Given problem: Copy all lines that contain the word "with".
+++ Material provided +++
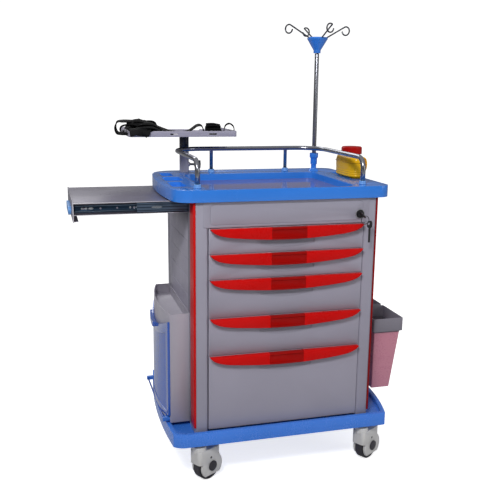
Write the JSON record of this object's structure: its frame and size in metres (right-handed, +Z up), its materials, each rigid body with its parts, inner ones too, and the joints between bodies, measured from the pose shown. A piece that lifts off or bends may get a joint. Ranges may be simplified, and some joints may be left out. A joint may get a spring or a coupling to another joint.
{
  "type": "hospital emergency cart",
  "caption": "Hospital emergency cart with drawers, blue worktop and guard rail, swivel defibrillator shelf, infusion pole, side shelf, side box, waste bins and casters.",
  "frame": {"origin": "on the floor, under the centre of the drawer cabinet", "axes": "+Z up, -Y towards the drawer fronts, +X towards the waste bins"},
  "size_m": [1.111, 0.693, 1.4851],
  "materials": {
    "blue_abs": "gloss, moulded",
    "grey_abs": "fine satin",
    "grey_metal": "powder coat",
    "red_abs": "gloss",
    "clear_tub": "satin",
    "dark_plastic": "satin",
    "slide_steel": "zinc plated",
    "stainless": "polished tube",
    "dark_metal": "satin",
    "strap": "woven webbing",
    "caster_grey": "satin",
    "tyre": "worn",
    "bin_pink": "translucent",
    "yellow": "gloss",
    "light_blue": "satin"
  },
  "bodies": {
    "cart": {"base_deck": "blue_abs", "caster_stems": "slide_steel", "corner_columns": "grey_metal", "column_strips": "red_abs", "side_panels": "grey_metal", "back_panel": "grey_metal", "lock_panel": "grey_abs", "drawer_rails": "slide_steel", "lock_body": "dark_plastic", "worktop_tray": "blue_abs", "guard_rail": "stainless", "rail_ferrules": "blue_abs", "pole_socket": "blue_abs", "pole_outer": "stainless", "shelf_post_outer": "grey_metal", "side_slide_fixed": "slide_steel", "side_box_shell": "grey_abs", "bin_holder": "grey_abs"},
    "drawer_1": {"drawer_1_front": "grey_abs", "drawer_1_tub": "clear_tub", "drawer_1_pull": "red_abs"},
    "drawer_2": {"drawer_2_front": "grey_abs", "drawer_2_tub": "clear_tub", "drawer_2_pull": "red_abs"},
    "drawer_3": {"drawer_3_front": "grey_abs", "drawer_3_tub": "clear_tub", "drawer_3_pull": "red_abs"},
    "drawer_4": {"drawer_4_front": "grey_abs", "drawer_4_tub": "clear_tub", "drawer_4_pull": "red_abs"},
    "drawer_5": {"drawer_5_front": "grey_abs", "drawer_5_tub": "clear_tub", "drawer_5_pull": "red_abs"},
    "side_shelf": {"side_shelf_pan": "grey_metal", "side_shelf_handle": "light_blue", "side_slide_inner": "slide_steel"},
    "side_slide_pair": {"side_slide_middle": "slide_steel"},
    "lock_plug": {"lock_keys": "dark_plastic"},
    "side_door": {"side_box_door": "blue_abs"},
    "pole_slider": {"pole_inner": "stainless"},
    "pole_crown": {"pole_head": "blue_abs", "pole_hooks": "stainless"},
    "shelf_post": {"shelf_post_inner": "dark_metal", "shelf_support_plate": "dark_metal"},
    "shelf": {"defib_shelf": "grey_metal", "defib_straps": "strap"},
    "post_knob": {"shelf_post_knob": "dark_plastic"},
    "waste_bin_front": {"bin_front": "bin_pink"},
    "waste_bin_rear": {"bin_rear": "bin_pink"},
    "sharps_container": {"sharps_box": "yellow"},
    "sharps_cap": {"sharps_lid": "red_abs"},
    "caster_front_left": {"caster_front_left_fork": "caster_grey"},
    "wheel_front_left": {"caster_front_left_wheel": "tyre"},
    "caster_front_right": {"caster_front_right_fork": "caster_grey"},
    "wheel_front_right": {"caster_front_right_wheel": "tyre"},
    "caster_rear_left": {"caster_rear_left_fork": "caster_grey"},
    "wheel_rear_left": {"caster_rear_left_wheel": "tyre"},
    "caster_rear_right": {"caster_rear_right_fork": "caster_grey"},
    "wheel_rear_right": {"caster_rear_right_wheel": "tyre"}
  },
  "joints": [
    {"name": "drawer_1_slide", "type": "slide", "parent": "cart", "child": "drawer_1", "axis": [0, -1, 0], "range_m": [0, 0.36]},
    {"name": "drawer_2_slide", "type": "slide", "parent": "cart", "child": "drawer_2", "axis": [0, -1, 0], "range_m": [0, 0.36]},
    {"name": "drawer_3_slide", "type": "slide", "parent": "cart", "child": "drawer_3", "axis": [0, -1, 0], "range_m": [0, 0.36]},
    {"name": "drawer_4_slide", "type": "slide", "parent": "cart", "child": "drawer_4", "axis": [0, -1, 0], "range_m": [0, 0.36]},
    {"name": "drawer_5_slide", "type": "slide", "parent": "cart", "child": "drawer_5", "axis": [0, -1, 0], "range_m": [0, 0.36]},
    {"name": "side_shelf_slide", "type": "slide", "parent": "cart", "child": "side_shelf", "axis": [1, 0, 0], "range_m": [0, 0.33]},
    {"name": "side_slide_middle_slide", "type": "slide", "parent": "cart", "child": "side_slide_pair", "axis": [1, 0, 0], "range_m": [0, 0.165]},
    {"name": "lock_turn", "type": "hinge", "parent": "cart", "child": "lock_plug", "pos_m": [0.24, -0.245, 0.869], "axis": [0, -1, 0], "range_deg": [0, 90]},
    {"name": "side_door_hinge", "type": "hinge", "parent": "cart", "child": "side_door", "pos_m": [-0.387, 0.0225, 0.193], "axis": [0, -1, 0], "range_deg": [0, 75]},
    {"name": "pole_height", "type": "slide", "parent": "cart", "child": "pole_slider", "axis": [0, 0, 1], "range_m": [0, 0.4]},
    {"name": "pole_turn", "type": "hinge", "parent": "pole_slider", "child": "pole_crown", "pos_m": [0.253, 0.218, 1.402], "axis": [0, 0, 1], "continuous": true},
    {"name": "shelf_height", "type": "slide", "parent": "cart", "child": "shelf_post", "axis": [0, 0, 1], "range_m": [0, 0.2]},
    {"name": "shelf_swivel", "type": "hinge", "parent": "shelf_post", "child": "shelf", "pos_m": [-0.233, 0.264, 1.092], "axis": [0, 0, 1], "continuous": true},
    {"name": "post_knob_turn", "type": "hinge", "parent": "cart", "child": "post_knob", "pos_m": [-0.233, 0.264, 0.985], "axis": [0.9397, -0.342, 0], "range_deg": [0, 360]},
    {"name": "bin_front_lift", "type": "slide", "parent": "cart", "child": "waste_bin_front", "axis": [0, 0, 1], "range_m": [0, 0.25]},
    {"name": "bin_rear_lift", "type": "slide", "parent": "cart", "child": "waste_bin_rear", "axis": [0, 0, 1], "range_m": [0, 0.25]},
    {"name": "sharps_lift", "type": "slide", "parent": "cart", "child": "sharps_container", "axis": [0, 0, 1], "range_m": [0, 0.15]},
    {"name": "sharps_lid_turn", "type": "hinge", "parent": "sharps_container", "child": "sharps_cap", "pos_m": [0.322, 0.027, 1.045], "axis": [0, 0, 1], "continuous": true},
    {"name": "caster_front_left_swivel", "type": "hinge", "parent": "cart", "child": "caster_front_left", "pos_m": [-0.285, -0.239, 0.11], "axis": [0, 0, 1], "continuous": true},
    {"name": "caster_front_left_roll", "type": "hinge", "parent": "caster_front_left", "child": "wheel_front_left", "pos_m": [-0.25447, -0.21992, 0.05], "axis": [0.5299, -0.848, 0], "continuous": true},
    {"name": "caster_front_right_swivel", "type": "hinge", "parent": "cart", "child": "caster_front_right", "pos_m": [0.285, -0.239, 0.11], "axis": [0, 0, 1], "continuous": true},
    {"name": "caster_front_right_roll", "type": "hinge", "parent": "caster_front_right", "child": "wheel_front_right", "pos_m": [0.31553, -0.21992, 0.05], "axis": [0.5299, -0.848, 0], "continuous": true},
    {"name": "caster_rear_left_swivel", "type": "hinge", "parent": "cart", "child": "caster_rear_left", "pos_m": [-0.285, 0.262, 0.11], "axis": [0, 0, 1], "continuous": true},
    {"name": "caster_rear_left_roll", "type": "hinge", "parent": "caster_rear_left", "child": "wheel_rear_left", "pos_m": [-0.25447, 0.28108, 0.05], "axis": [0.5299, -0.848, 0], "continuous": true},
    {"name": "caster_rear_right_swivel", "type": "hinge", "parent": "cart", "child": "caster_rear_right", "pos_m": [0.285, 0.262, 0.11], "axis": [0, 0, 1], "continuous": true},
    {"name": "caster_rear_right_roll", "type": "hinge", "parent": "caster_rear_right", "child": "wheel_rear_right", "pos_m": [0.31553, 0.28108, 0.05], "axis": [0.5299, -0.848, 0], "continuous": true}
  ],
  "couplings": [
    {"joint": "side_slide_middle_slide", "follows": "side_shelf_slide", "ratio": 0.5}
  ]
}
+++
In response:
Write the JSON record of this object's structure: its frame and size in metres (right-handed, +Z up), its materials, each rigid body with its parts, inner ones too, and the joints between bodies, measured from the pose shown. A piece that lifts off or bends may get a joint. Ranges may be simplified, and some joints may be left out. A joint may get a spring or a coupling to another joint.
  "caption": "Hospital emergency cart with drawers, blue worktop and guard rail, swivel defibrillator shelf, infusion pole, side shelf, side box, waste bins and casters.",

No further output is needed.